You could easily build a 20 around a betta and pleco.Ive found rasboras are good tank mates as are head and tail light and glolight tetras.They seem to move pretty fast for a betta to catch up.

I could tell you if the betta is male or female via a pic.If hes got long fins then definitely a male.

Have you thought about live plants?not sure if you have them or not but they are an essential part of most aquariums,IMO/IME.


----------



## snail (Aug 6, 2010)

Are you sure he tetras were killed or might they have died of other causes? If they were killed it was the Betta.

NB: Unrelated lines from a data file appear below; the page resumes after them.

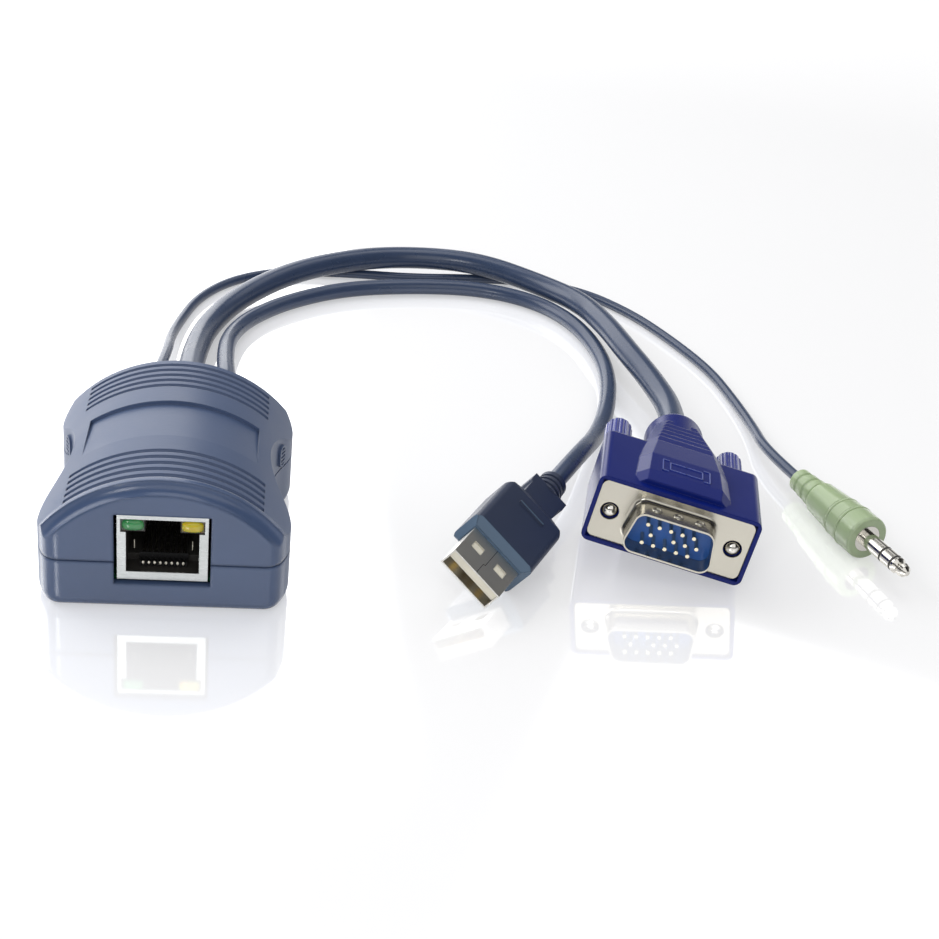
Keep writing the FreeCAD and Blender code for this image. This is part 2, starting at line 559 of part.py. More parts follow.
EXIT_Z = number("exit_height")
ROUTES = {
    "vga": [
        Vector(number("vga_exit_x"), HEADER_REAR, EXIT_Z), Vector(number("vga_exit_x"), 43, EXIT_Z),
        Vector(-0.2, 69, 5.6), Vector(1.8, 91, 3.0), Vector(9, 108.5, 3.4), Vector(22.5, 122.5, 5.4),
        Vector(40, 132.8, 5.9), Vector(57, 137.8, 5.3), Vector(73, 134.5, 5.9), Vector(88, 124.5, 5.0),
        Vector(97.5, 112.5, 5.7), Vector(101.5, 96, 6.9), Vector(104.2, 81, 7.0),
        Vector(107.6, 67.5, 6.4), before("vga", VGA_END), VGA_END,
    ],
    "usb": [
        Vector(number("usb_exit_x"), HEADER_REAR, EXIT_Z), Vector(number("usb_exit_x"), 43, EXIT_Z),
        Vector(7, 68, 7), Vector(7.6, 86, 3.2), Vector(12, 99, 2.1), Vector(21.5, 110.5, 2.1),
        Vector(36, 120.5, 2.1), Vector(54, 125, 2.1), Vector(72, 126, 2.1), Vector(86, 120, 2.1),
        Vector(94.5, 109, 2.1), Vector(98.8, 94, 2.1), Vector(99.6, 78, 2.1), Vector(96.5, 60, 2.1),
        Vector(91, 43, 3.4), before("usb", USB_END), USB_END,
    ],
    "audio": [
        Vector(number("audio_exit_x"), HEADER_REAR, EXIT_Z), Vector(number("audio_exit_x"), 43, EXIT_Z),
        Vector(-6, 69, 6.6), Vector(-6.4, 82, 3.4), Vector(-5.2, 95, 1.6), Vector(-1.5, 111.5, 1.25),
        Vector(7, 124.5, 1.25), Vector(20, 132, 1.25), Vector(37, 133.2, 1.25), Vector(54, 132.4, 1.25),
        Vector(70, 134.6, 1.25), Vector(86, 135.2, 1.25), Vector(101, 130, 1.25), Vector(112.5, 117, 1.25),
        Vector(120.5, 101, 1.25), Vector(126.8, 84.5, 1.25), Vector(129.2, 69, 1.25),
        Vector(130.3, 54, 1.8), before("audio", AUDIO_END), AUDIO_END,
    ],
}
BEND_SHARE = 0.45


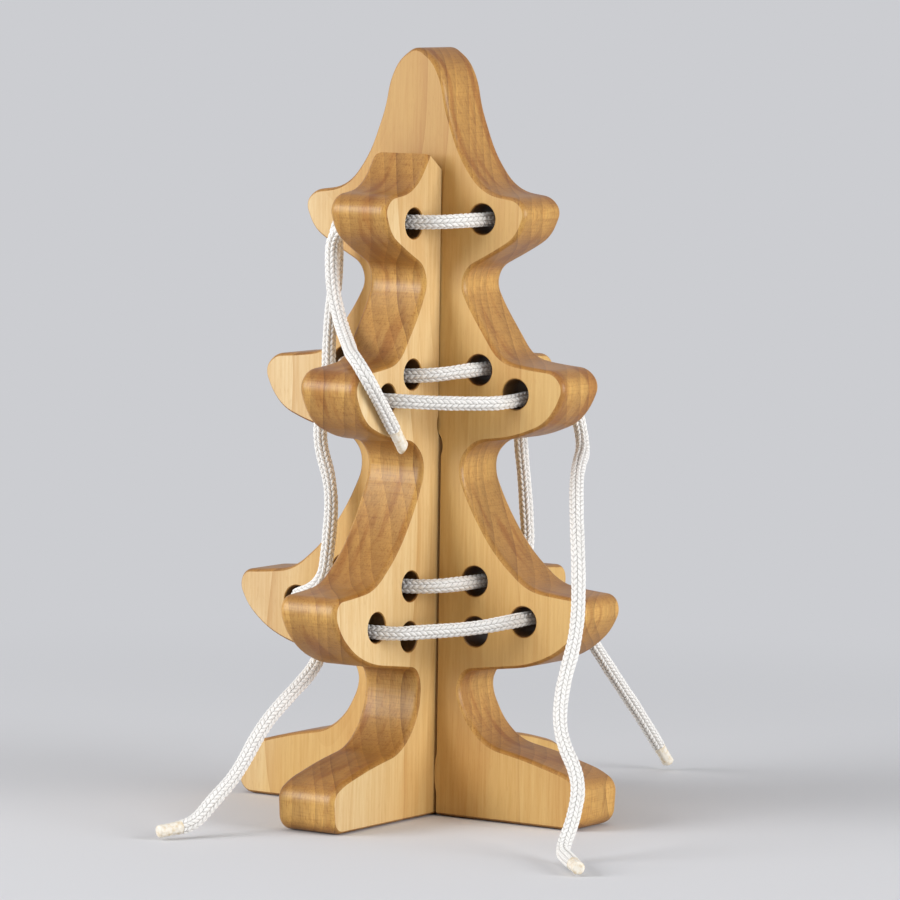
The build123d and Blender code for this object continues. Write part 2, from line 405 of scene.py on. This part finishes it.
# %% Lace routes
# The top lace hangs its high end over the front branch, goes round the top holes, drops
# to the outer bottom holes, goes round those and ends on the floor.
top_lace_route = [
    (11.4, -33.8, 106.4), (11.3, -39.4, 113.0), (11.9, -46.6, 120.2), (7.7, -46.7, 125.7),
    (1.5, -39.7, 126.2), (-5.0, -31.4, 127.4), (-12.2, -25.0, 132.4), (-17.0, -23.1, 143.5),
    (-17.2, -22.0, 161.0), (12.3, -22.0, 160.7), (22.0, -12.3, 161.6), (22.0, 12.3, 161.6),
    (12.3, 22.0, 160.7), (-12.3, 22.0, 160.7), (-22.0, 12.3, 161.6), (-21.7, -14.9, 161.9),
    (-20.2, -15.6, 147.0), (-22.6, -15.7, 131.0), (-22.4, -16.0, 113.5), (-25.4, -16.9, 101.5),
    (-21.2, -15.0, 87.0), (-21.6, -16.2, 71.0), (-23.6, -16.0, 60.4), (-36.9, -13.6, 55.8),
    (-37.0, 11.5, 55.5), (-29.2, 20.3, 54.6), (-20.0, 28.9, 53.2), (-11.5, 37.0, 52.0),
    (11.5, 37.0, 52.0), (19.8, 28.6, 52.8), (28.6, 19.4, 53.9), (37.0, 11.5, 55.5),
    (37.0, -11.5, 55.5), (29.0, -19.7, 53.4), (19.4, -28.8, 52.6), (11.5, -37.0, 52.0),
    (-15.0, -36.8, 53.4), (-12.6, -31.4, 44.8), (-13.0, -36.3, 39.3), (-14.0, -45.9, 33.5),
    (-15.2, -55.1, 26.8), (-16.2, -64.6, 15.2), (-17.8, -72.8, 9.2), (-19.6, -79.2, 3.2),
    (-21.2, -82.6, 2.8),
]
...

Do you want both tanks set up or are you thinking you'd rather just have the 20 gallon?


----------



## Jenkums (Mar 25, 2010)

I think Im going to do both tanks. yea the Tetras were definately killed after a few days we found 2 missing eyeballs and beat up then another a couple days later then the fourth. one still alive and a year later hasnt been touched. but a single neon tetra is kinda funny looking lol. Checked my numbers yesterday and cant say the exact numbers since my chart on the bottle got wet stuch and tore. but they were high. Nitrates were off the chart, I did a full empty and clean on the tank keeping the fish in a couble gallons of origional water. Tank looks great now, did all this because I had to move the tank to a different room in the house.


----------